Isi kepala dan permintaan tiap bos berbeda dan mereka cenderung tidak memiliki jalinan komunikasi yang bagus. Alhasil kita lah yang dijadikan kambing hitam.
Dari total pengalaman 8 tahun kerja, mulanya saya berpikir jika perusahaan keluarga punya konsep serta managementyang bagus. Ini memang hanya opini saya semata. Dari hasil pengamatan saja, pas nyemplung ke dalamnya barulah saya tahu.
Ternyata perusahaan-perusahaan independen lebih baik dari segi manajemen ataupun kualitas SDM-nya serta dari sisi disiplinnya.
Benar kata beberapa teman, bahwa bekerja di perusahaan keluarga maka siap-siap kerja mu lebih lelah namun sering di pandang sebelah mata.
Cuma ya namanya kerja, di jalani aja semaksimal dan semampunya. Jika sudah tidak mampu, ya resign. Bagi saya pribadi kesehatan mental dan kemajuan diri jauh lebih utama dari pada mempertahankan sebuah hal yang tidak menjaga kedua hal tersebut.

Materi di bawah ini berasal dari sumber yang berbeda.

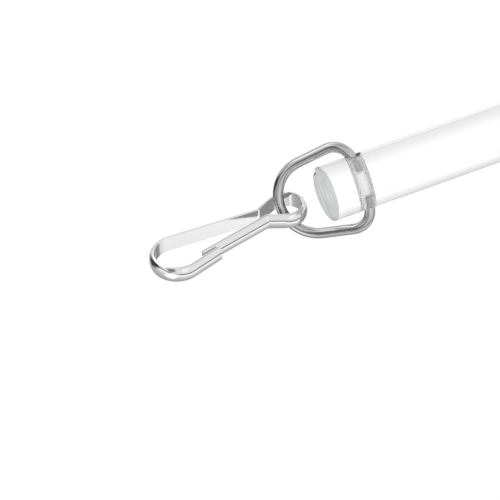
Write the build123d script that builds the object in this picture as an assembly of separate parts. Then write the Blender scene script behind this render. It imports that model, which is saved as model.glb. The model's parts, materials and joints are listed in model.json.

Supaya pegawai bisa disiplin serta optimal dalam bekerja, memang selalu butuh yang namanya inputan dan outputan. Baik reward secara simbolis maupun rewardsecara tuturkata dan tindakan.
Jadi bagi yang ingin atau memutuskan bekerja pada perusahaan keluarga, kamu harus siapin mental dan kuping yang tebal. Siap juga untuk jadi kambing hitam. Karir kemungkinan sulit menanjak, kalau hoki mu tidak bagus-bagus amat.

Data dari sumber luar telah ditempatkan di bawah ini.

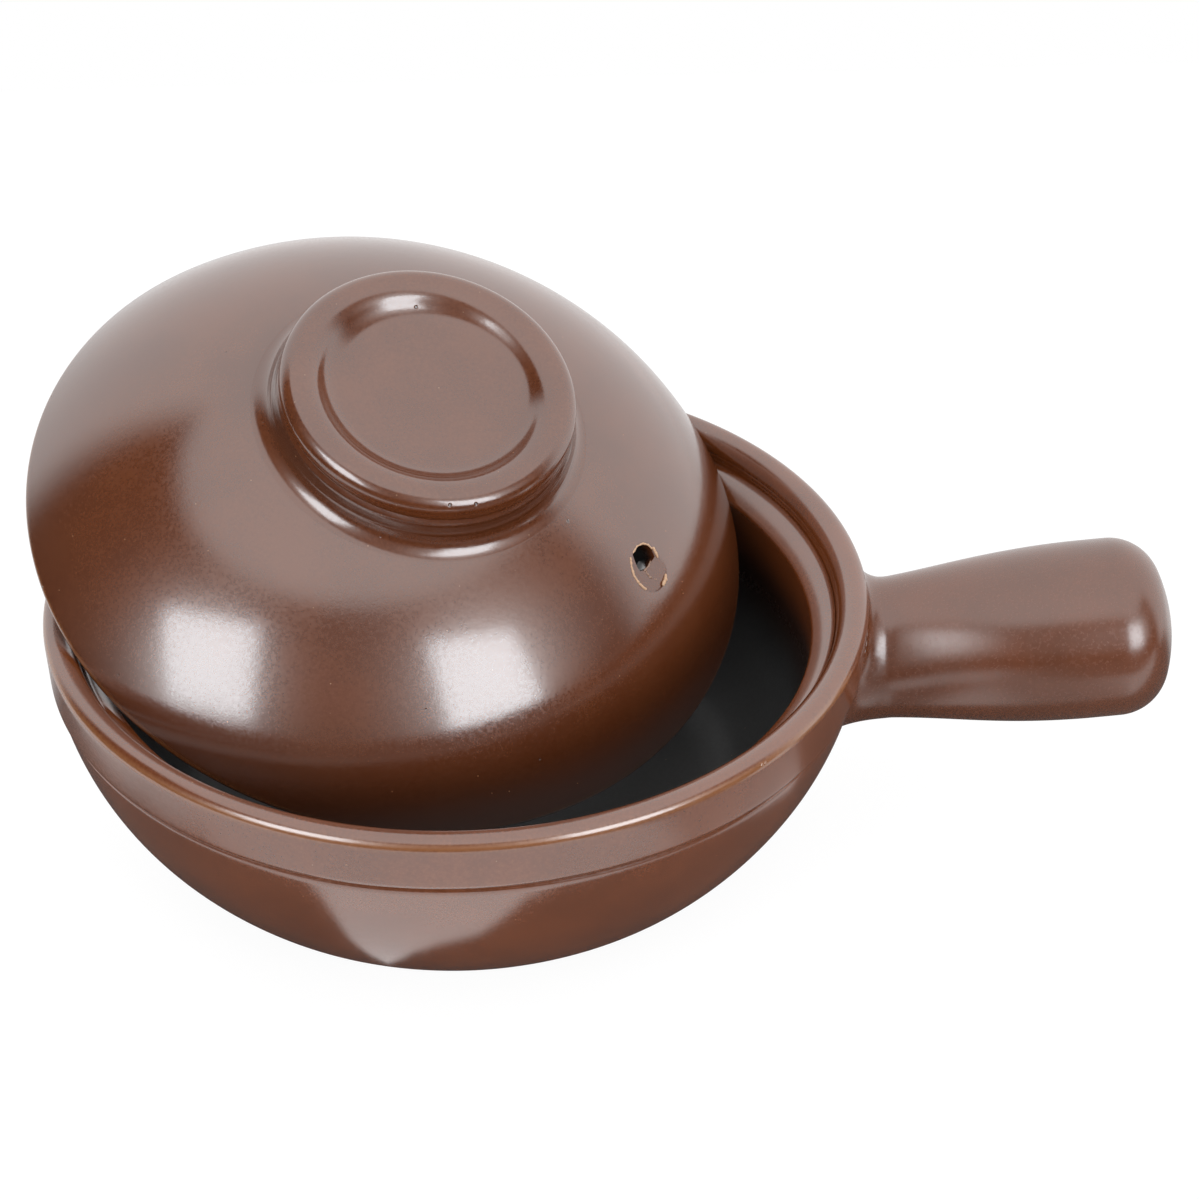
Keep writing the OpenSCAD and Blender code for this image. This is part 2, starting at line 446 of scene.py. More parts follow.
@dataclass(frozen=True)
class Glaze:
    """A satin brown glaze over clay, with a black liner glaze where the piece asks for it.

    Attributes:
        name: the material's name.
        body: the glaze's main colour.
        deep: its colour where it lies thick.
        thin: its colour where it breaks over an edge.
        dark: its colour where it runs into the liner glaze, and of the painted shade near the dome's rim and
            on the knob's neck.
        liner: colour of the liner glaze.
        clay: colour of bare clay.
        gloss: roughness of the glaze.
        gloss_spread: how far the roughness goes below and above that.
        gloss_grain: range of the grain over which it does.
        liner_rough: what the liner glaze adds to the roughness.
        clay_rough: what bare clay adds to it.
        index: the glaze's index of refraction.
        pits: places of single larger pits, in millimetres.
        pit_r: radius of those pits, in millimetres.
        pit_core: radius of a pit's full middle, as a share of that.
        cloud: broad changes of thickness.
        grain: the glaze's grain.
        fine: its finest grain.
        swell: low waves in its surface.
        flecks: spots of clay that show through.
        pins: pinholes.
        mottle: range of clouds and grain over which body takes over from deep.
        grain_share: the grain's share in that mix.
        dust: range of the finest grain that is dusted with thin glaze, and the dust's full share.
        edge: range of the thin share over which the glaze breaks, and the grain's share in it.
        run: range of the liner share over which the glaze darkens, towards the liner glaze or as painted
            shade on the lid.
        cover: range of the liner share over which the liner glaze covers.
        drift: how far the clouds shift the liner's edge.
        swell_bump: strength of the waves' relief, and its depth in millimetres.
        fine_bump: the same for the finest grain.
        pin_bump: the same for the pinholes.
    """

    name: str
    body: Colour = (0.135, 0.036, 0.010, 1.0)
    deep: Colour = (0.104, 0.026, 0.007, 1.0)
    thin: Colour = (0.240, 0.090, 0.032, 1.0)
    dark: Colour = (0.026, 0.010, 0.006, 1.0)
    liner: Colour = (0.004, 0.004, 0.004, 1.0)
    clay: Colour = (0.560, 0.330, 0.180, 1.0)
    gloss: float = 0.15
    gloss_spread: Point = (0.03, 0.05)
    gloss_grain: Point = (0.3, 0.7)
    liner_rough: float = 0.3
    clay_rough: float = 0.5
    index: float = 2.13
    pits: tuple[Place, ...] = ()
    pit_r: float = 0.55
    pit_core: float = 0.3
    cloud: Noise = Noise(26.0, 3.0, 0.6)
    grain: Noise = Noise(0.9, 3.0, 0.65)
    fine: Noise = Noise(0.45, 2.0, 0.6)
    swell: Noise = Noise(2.2)
    flecks: Specks = Specks(3.4, 0.2, 0.3, 0.5)
    pins: Specks = Specks(9.0, 0.32, 0.16, 0.85)
    mottle: Point = (0.38, 0.62)
    grain_share: float = 0.4
    dust: Place = (0.56, 0.80, 0.12)
    edge: Place = (0.45, 0.95, 0.35)
    run: Point = (0.02, 0.42)
    cover: Point = (0.3, 0.8)
    drift: float = 0.15
    swell_bump: Point = (0.1, 0.12)
    fine_bump: Point = (0.15, 0.06)
    pin_bump: Point = (0.6, 0.25)

    def pitting(self, graph: Graph, where: Socket) -> Socket | float:
        """Adds the pits at the stated places.

        Args:
            graph: the material's nodes.
            where: the coordinates.

        Returns:
            A value of 1 in the pits and 0 elsewhere.
        """
        deepest = 0.0
        for spot in self.pits:
            away = graph.vector("DISTANCE", {0: where, 1: Vector(spot) * MM})
            pit = graph.ramp(away, self.pit_r * MM, self.pit_core * self.pit_r * MM)
            deepest = graph.most(pit, deepest)
        return deepest

    def material(self) -> Material:
        """Builds the material.

        Returns:
            The finished material.
        """
        made = bpy.data.materials.new(self.name)
        graph = Graph(made)
        where = graph.node("TexCoord").outputs["Object"]
        bare = graph.layer("bare")
        cloud = graph.noise(where, self.cloud)
        grain = graph.noise(where, self.grain)
        fine = graph.noise(where, self.fine)
        reach = graph.plus(graph.layer("liner"), graph.times(graph.minus(cloud, 0.5), self.drift))
        lined = graph.ramp(reach, *self.cover)
        pin = graph.most(graph.specks(where, self.pins), self.pitting(graph, where))

        mixed = graph.plus(graph.times(cloud, 1 - self.grain_share), graph.times(grain, self.grain_share))
        colour = graph.blend(graph.ramp(mixed, *self.mottle), self.deep, self.body)
        dusting = graph.ramp(fine, self.dust[0], self.dust[1], 0.0, self.dust[2])
        colour = graph.blend(dusting, colour, self.thin)
        broken = graph.plus(graph.layer("thin"), graph.times(grain, self.edge[2]))
        colour = graph.blend(graph.ramp(broken, self.edge[0], self.edge[1]), colour, self.thin)
        colour = graph.blend(graph.ramp(reach, *self.run), colour, self.dark)
        colour = graph.blend(lined, colour, self.liner)
        colour = graph.blend(bare, colour, self.clay)
        flecks = graph.times(graph.specks(where, self.flecks), self.flecks.strength)
        colour = graph.blend(flecks, colour, self.clay)
        colour = graph.blend(graph.times(pin, self.pins.strength), colour, self.dark)

        low, high = self.gloss_spread
        rough = graph.ramp(grain, *self.gloss_grain, self.gloss - low, self.gloss + high)
        rough = graph.plus(rough, graph.times(lined, self.liner_rough))
        rough = graph.plus(rough, graph.times(bare, self.clay_rough))
        waves = graph.bump(graph.noise(where, self.swell), *self.swell_bump)
        skin = graph.bump(fine, *self.fine_bump, waves)
        holes = graph.bump(pin, *self.pin_bump, skin, invert=True)
        shader = graph.node("BsdfPrincipled", {"Base Color": colour, "Roughness": rough, "IOR": self.index,
                                               "Normal": holes})
        graph.node("OutputMaterial", {"Surface": shader.outputs[0]})
        return made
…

Perusahaan independen akan mengedepankan disiplin SDM, kualitas SDM, memikirkan dan memperbaiki manajemen perusahaan. Sehingga segala jenis goals dapat terwujud secara optimal.

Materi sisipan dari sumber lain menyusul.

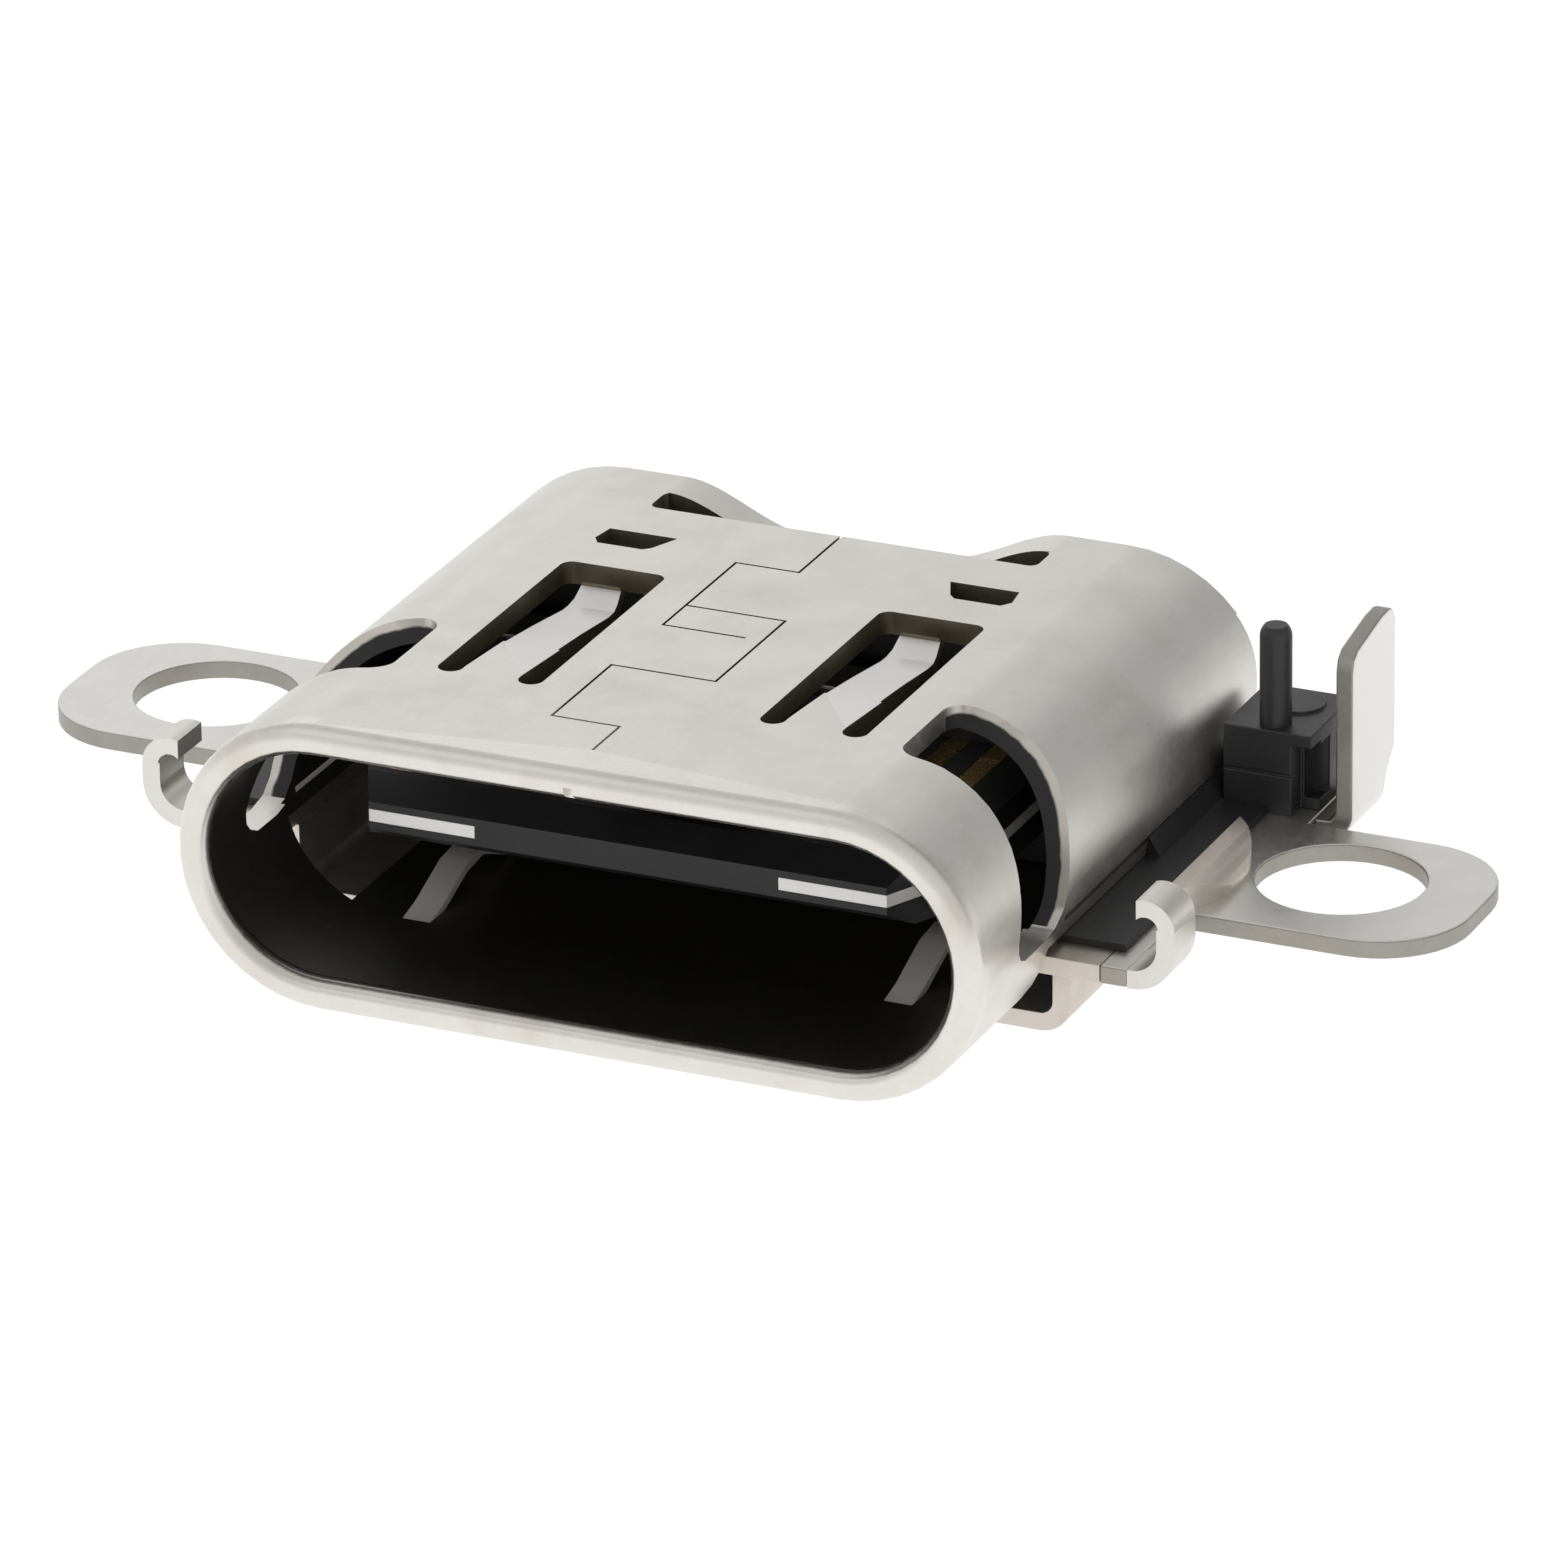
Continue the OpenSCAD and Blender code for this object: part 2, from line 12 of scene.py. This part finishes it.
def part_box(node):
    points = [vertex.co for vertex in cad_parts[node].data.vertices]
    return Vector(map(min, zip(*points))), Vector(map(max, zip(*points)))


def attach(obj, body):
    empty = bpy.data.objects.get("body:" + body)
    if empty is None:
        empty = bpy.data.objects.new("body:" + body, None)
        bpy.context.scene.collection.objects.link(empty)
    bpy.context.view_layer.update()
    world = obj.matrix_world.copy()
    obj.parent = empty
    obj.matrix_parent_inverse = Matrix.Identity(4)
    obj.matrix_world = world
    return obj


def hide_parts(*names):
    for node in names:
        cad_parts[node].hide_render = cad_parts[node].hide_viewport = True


MM = 0.001
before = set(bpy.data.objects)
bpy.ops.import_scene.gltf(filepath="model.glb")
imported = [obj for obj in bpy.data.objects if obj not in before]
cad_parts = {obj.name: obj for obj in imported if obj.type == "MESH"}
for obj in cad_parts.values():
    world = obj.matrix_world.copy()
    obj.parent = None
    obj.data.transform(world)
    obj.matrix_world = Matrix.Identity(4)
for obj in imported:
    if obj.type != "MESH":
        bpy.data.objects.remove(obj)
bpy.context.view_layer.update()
scene = bpy.context.scene

# ---- sizes read from the frame, in millimetres ----
SHELL_LO, SHELL_HI = (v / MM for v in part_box("shell"))
HALF_W, HALF_H = SHELL_HI.x, -SHELL_LO.z
FLAT_W = HALF_W - HALF_H          # straight part of the full-round section

# ---- how a CAD node's copy is cleaned, broken and shaded ----
WELD = 0.0004                     # points closer than this are one
MERGE_ANGLE = math.radians(0.6)   # faces that meet at less than this are one
SHARP_ANGLE = math.radians(32)    # edges sharper than this are broken
EDGE_STEPS = 2                    # faces across a broken edge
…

Secara masalah keuangan, bisa di bilang perusahaan keluarga cenderung memiliki pembukuan yang agak beda dari perusahaan pada umumnya. Disini ada saja petty cash yang kurang jelas penggunaannya. Jadi kalau orang keuangannya dari luar keluarga, siap-siap sering naik darah dan kesal sama kesemrawutan pembukuan.